As this figure shows, we actually get a very good approximation for the true ratio, and if we use more samples, this will be exact. The 2nd degree polynomial used in the basis function is sufficient, and if we use more samples the estimate will converge on the truth.

The general case

The form in the previous example is not sufficiently flexible for complex distributions. A linear function of a basis function of X is ok, but it requires us to know the combination of features we need to sufficiently model the ratio function.
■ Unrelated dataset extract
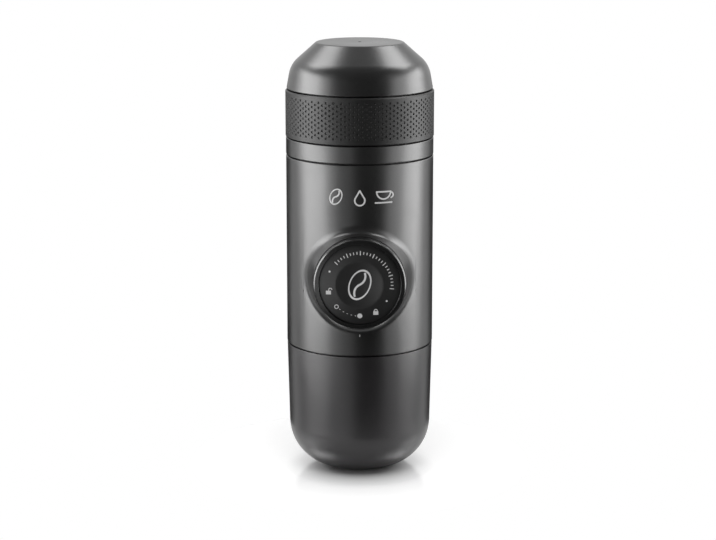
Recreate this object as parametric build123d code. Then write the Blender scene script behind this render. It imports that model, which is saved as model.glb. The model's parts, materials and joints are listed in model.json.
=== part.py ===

If we rewrite $f(x)W$ as $g(x)$, we can include non-linear functions of arbitrary complexity.

We can then make $g(x)$ be a neural network. We can then reach an equivalent conclusion as the logistic regression example, if we define a discriminator network, that takes input x, and has a logistic sigmoid as the final activation function. In this formulation, g(x) is the input to the final activation function, and so the neural network can be written as:

$\frac{1}{1+exp(-g(x))} \ \ \ \ \ \ \ \ \ \ \ \ \ \ \ \ \ \ \ \ \ \ \ \ \ \ \ \ \ \ (3)$

Comparing with equation 1, the ratio of $p$ and $q$ is equal to $exp(-g(x))$ in the general case.

If the network is sufficiently flexible, and we train it to optimality, our approach used above is still valid to estimate the ratio.

Summary

In this post we have shown how we can equate discriminators and probability ratios. This is an important result that is used in recent work. By the converse logic, we can also see how implicit models which utilise discriminators are approximating ratios of probability distributions.